En definitiva, golpeado como está hoy el campo popular, desarticulado y sin
propuestas claras, muchos pueden ser los caminos para comenzar a construir
alternativas. Por ejemplo, todas las reivindicaciones de los pueblos
originarios de América, que no son simplemente “reclamos territoriales” sino
articuladas propuestas políticas alternativas al sistema-mundo imperante (con
mayor o menor grado de organización, entre las que puede contarse el zapatismo
en Chiapas o el movimiento mapuche en Chile, por mencionar algunas) pueden ser
puertas a abrir. Queda claro que no hay “una” vía; distintas formas pueden ser
pertinentes. Quizá los movimientos populares amplios, los frentes, la unión de
descontentos y la potenciación de rebeldías comunes pueden ser útiles en un
momento. La presunta pureza doctrinaria de las vanguardias quizá hoy no nos
sirva.
En realidad
estas no pretenden ser conclusiones sino preguntas a desarrollarse.
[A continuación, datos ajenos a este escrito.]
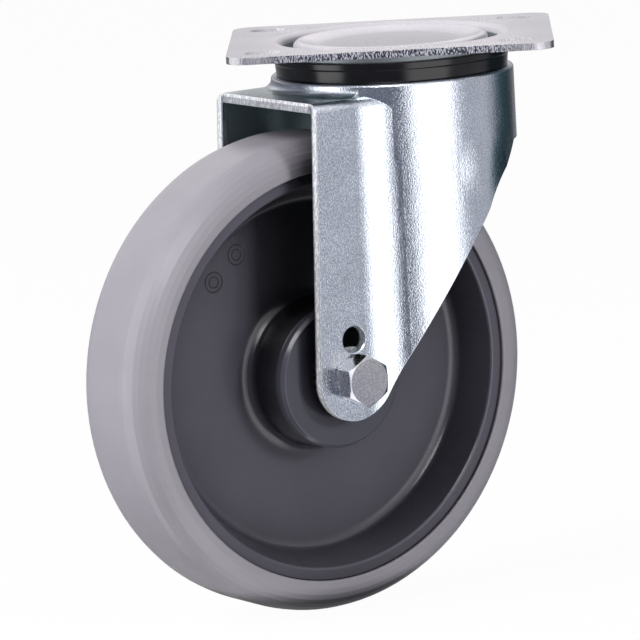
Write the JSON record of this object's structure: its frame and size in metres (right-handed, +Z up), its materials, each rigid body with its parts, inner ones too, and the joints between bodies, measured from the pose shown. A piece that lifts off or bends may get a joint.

Las mismas
constituyen una invitación a profundizar estos debates, a enriquecerlos y
darles vida. El mundo de ninguna manera puede ser una suma de “triunfadores” y
“desechables”, por lo que esa búsqueda está abierta, invitándonos a
zambullirnos en ella. Cerremos con una frase del poeta Antonio Machado
totalmente oportuna para el caso: “Caminante,
no hay camino. Se hace camino al andar”.